Inmet’s cost estimate is at about $23,000 per tonne of copper produced, according to Nomura analysts cited by Reuters. That’s well above the $18,500 sector average, and almost four times the $6,000 per tonne that First Quantum expects to spend to develop its Sentinel copper mine in Zambia. First Quantum did not respond to requests for a detailed cost overview for Sentinel.
For First Quantum, acquiring Inmet is an opportunity to establish itself as one of the five biggest copper producers in the world amid a continued global supply shortage. It is also confident that it can build Cobre Panama more cheaply. “We tend to build [mines] at somewhere between a third and half the costs of anybody else,” President Clive Newall told The Globe and Mail.
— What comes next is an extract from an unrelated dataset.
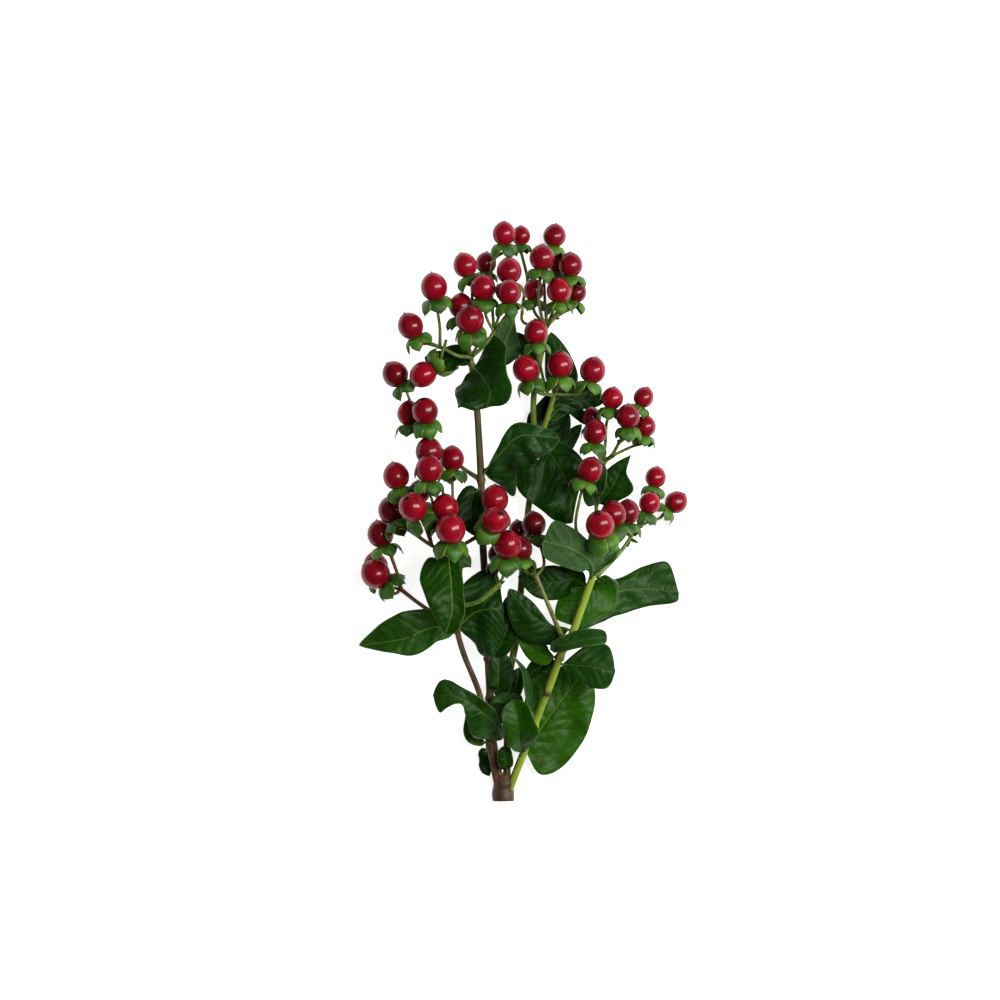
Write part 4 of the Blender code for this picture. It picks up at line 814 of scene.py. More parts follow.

Having already raised its bid twice, First Quantum might be amenable to raising it again. “Our clear preference remains to engage with Inmet, as we believe strongly in the compelling strategic and financial merit of the transaction,” Philip Pascall, CEO of First Quantum said in a statement. If Inmet continues to resist, and First Quantum or other bidders don’t offer more, the company’s shares may fall back to the C$40-something level they were trading at before the first bid.
Securities Disclosure: I, Ragnhild Kjetland, hold no investment interest in any company mentioned in this article.